### What the exercise asks
Reproduce the listing verbatim.

### Source excerpt
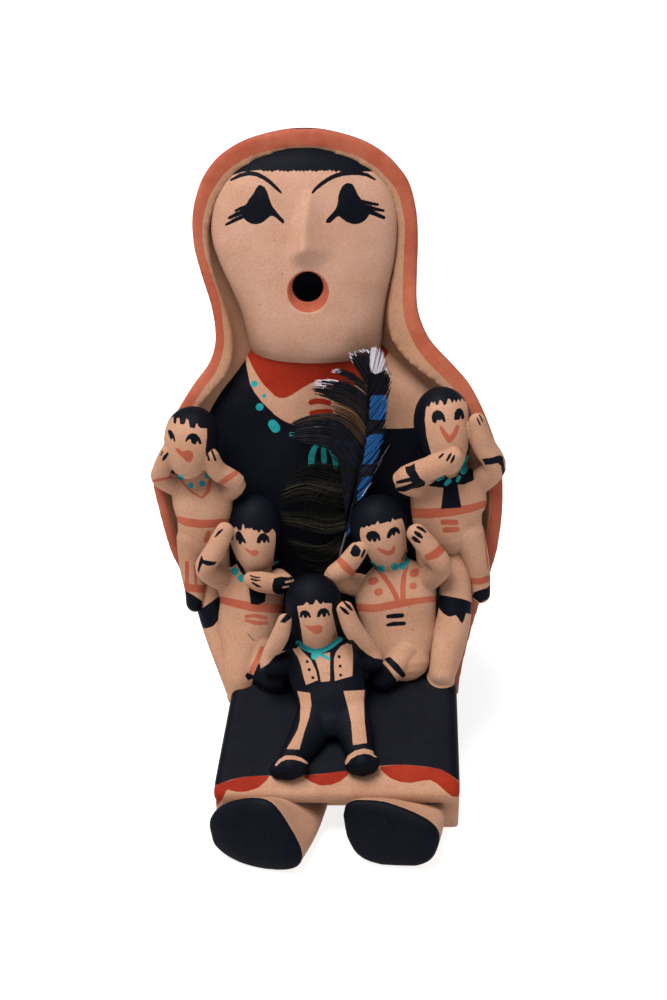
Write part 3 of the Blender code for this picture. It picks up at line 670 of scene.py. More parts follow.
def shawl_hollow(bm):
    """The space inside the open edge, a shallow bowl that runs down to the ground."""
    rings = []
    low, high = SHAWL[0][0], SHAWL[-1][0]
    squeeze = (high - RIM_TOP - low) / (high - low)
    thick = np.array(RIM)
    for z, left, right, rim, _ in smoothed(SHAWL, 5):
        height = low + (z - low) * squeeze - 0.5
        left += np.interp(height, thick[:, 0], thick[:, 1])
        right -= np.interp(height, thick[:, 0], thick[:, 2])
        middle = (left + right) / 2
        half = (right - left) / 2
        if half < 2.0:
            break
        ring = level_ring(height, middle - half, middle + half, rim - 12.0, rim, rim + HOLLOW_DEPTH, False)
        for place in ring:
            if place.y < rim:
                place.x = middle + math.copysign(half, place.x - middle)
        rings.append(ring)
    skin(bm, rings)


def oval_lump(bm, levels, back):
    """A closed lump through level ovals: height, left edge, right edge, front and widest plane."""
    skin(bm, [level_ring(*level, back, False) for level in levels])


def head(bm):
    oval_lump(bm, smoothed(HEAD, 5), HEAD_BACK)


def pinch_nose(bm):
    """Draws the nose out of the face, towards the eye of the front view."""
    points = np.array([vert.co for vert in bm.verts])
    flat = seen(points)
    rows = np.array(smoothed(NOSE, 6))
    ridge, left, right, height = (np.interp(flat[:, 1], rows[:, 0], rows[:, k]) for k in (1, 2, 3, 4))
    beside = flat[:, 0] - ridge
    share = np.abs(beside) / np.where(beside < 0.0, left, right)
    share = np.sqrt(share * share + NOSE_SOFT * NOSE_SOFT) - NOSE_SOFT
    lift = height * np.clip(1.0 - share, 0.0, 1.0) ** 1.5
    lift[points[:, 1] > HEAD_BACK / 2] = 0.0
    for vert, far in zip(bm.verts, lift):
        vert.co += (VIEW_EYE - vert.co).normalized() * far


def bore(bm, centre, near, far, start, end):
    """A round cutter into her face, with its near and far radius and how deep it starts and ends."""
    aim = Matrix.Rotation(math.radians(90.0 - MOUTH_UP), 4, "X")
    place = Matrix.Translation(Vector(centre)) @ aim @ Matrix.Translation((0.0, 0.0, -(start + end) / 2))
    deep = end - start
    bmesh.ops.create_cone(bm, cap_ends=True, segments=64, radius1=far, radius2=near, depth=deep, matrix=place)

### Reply
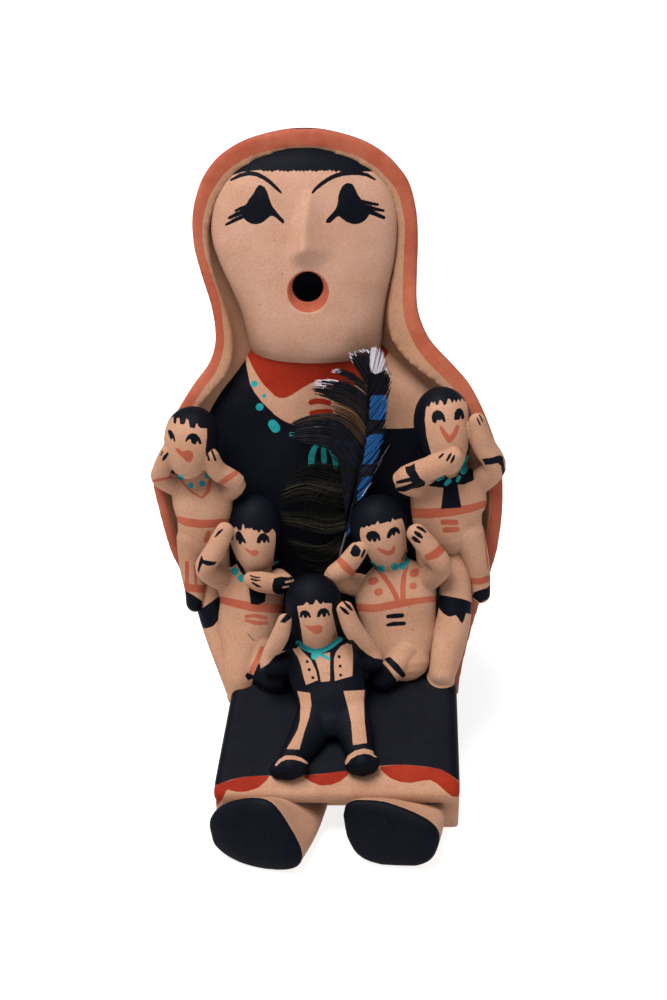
Write part 3 of the Blender code for this picture. It picks up at line 670 of scene.py. More parts follow.
def shawl_hollow(bm):
    """The space inside the open edge, a shallow bowl that runs down to the ground."""
    rings = []
    low, high = SHAWL[0][0], SHAWL[-1][0]
    squeeze = (high - RIM_TOP - low) / (high - low)
    thick = np.array(RIM)
    for z, left, right, rim, _ in smoothed(SHAWL, 5):
        height = low + (z - low) * squeeze - 0.5
        left += np.interp(height, thick[:, 0], thick[:, 1])
        right -= np.interp(height, thick[:, 0], thick[:, 2])
        middle = (left + right) / 2
        half = (right - left) / 2
        if half < 2.0:
            break
        ring = level_ring(height, middle - half, middle + half, rim - 12.0, rim, rim + HOLLOW_DEPTH, False)
        for place in ring:
            if place.y < rim:
                place.x = middle + math.copysign(half, place.x - middle)
        rings.append(ring)
    skin(bm, rings)


def oval_lump(bm, levels, back):
    """A closed lump through level ovals: height, left edge, right edge, front and widest plane."""
    skin(bm, [level_ring(*level, back, False) for level in levels])


def head(bm):
    oval_lump(bm, smoothed(HEAD, 5), HEAD_BACK)


def pinch_nose(bm):
    """Draws the nose out of the face, towards the eye of the front view."""
    points = np.array([vert.co for vert in bm.verts])
    flat = seen(points)
    rows = np.array(smoothed(NOSE, 6))
    ridge, left, right, height = (np.interp(flat[:, 1], rows[:, 0], rows[:, k]) for k in (1, 2, 3, 4))
    beside = flat[:, 0] - ridge
    share = np.abs(beside) / np.where(beside < 0.0, left, right)
    share = np.sqrt(share * share + NOSE_SOFT * NOSE_SOFT) - NOSE_SOFT
    lift = height * np.clip(1.0 - share, 0.0, 1.0) ** 1.5
    lift[points[:, 1] > HEAD_BACK / 2] = 0.0
    for vert, far in zip(bm.verts, lift):
        vert.co += (VIEW_EYE - vert.co).normalized() * far


def bore(bm, centre, near, far, start, end):
    """A round cutter into her face, with its near and far radius and how deep it starts and ends."""
    aim = Matrix.Rotation(math.radians(90.0 - MOUTH_UP), 4, "X")
    place = Matrix.Translation(Vector(centre)) @ aim @ Matrix.Translation((0.0, 0.0, -(start + end) / 2))
    deep = end - start
    bmesh.ops.create_cone(bm, cap_ends=True, segments=64, radius1=far, radius2=near, depth=deep, matrix=place)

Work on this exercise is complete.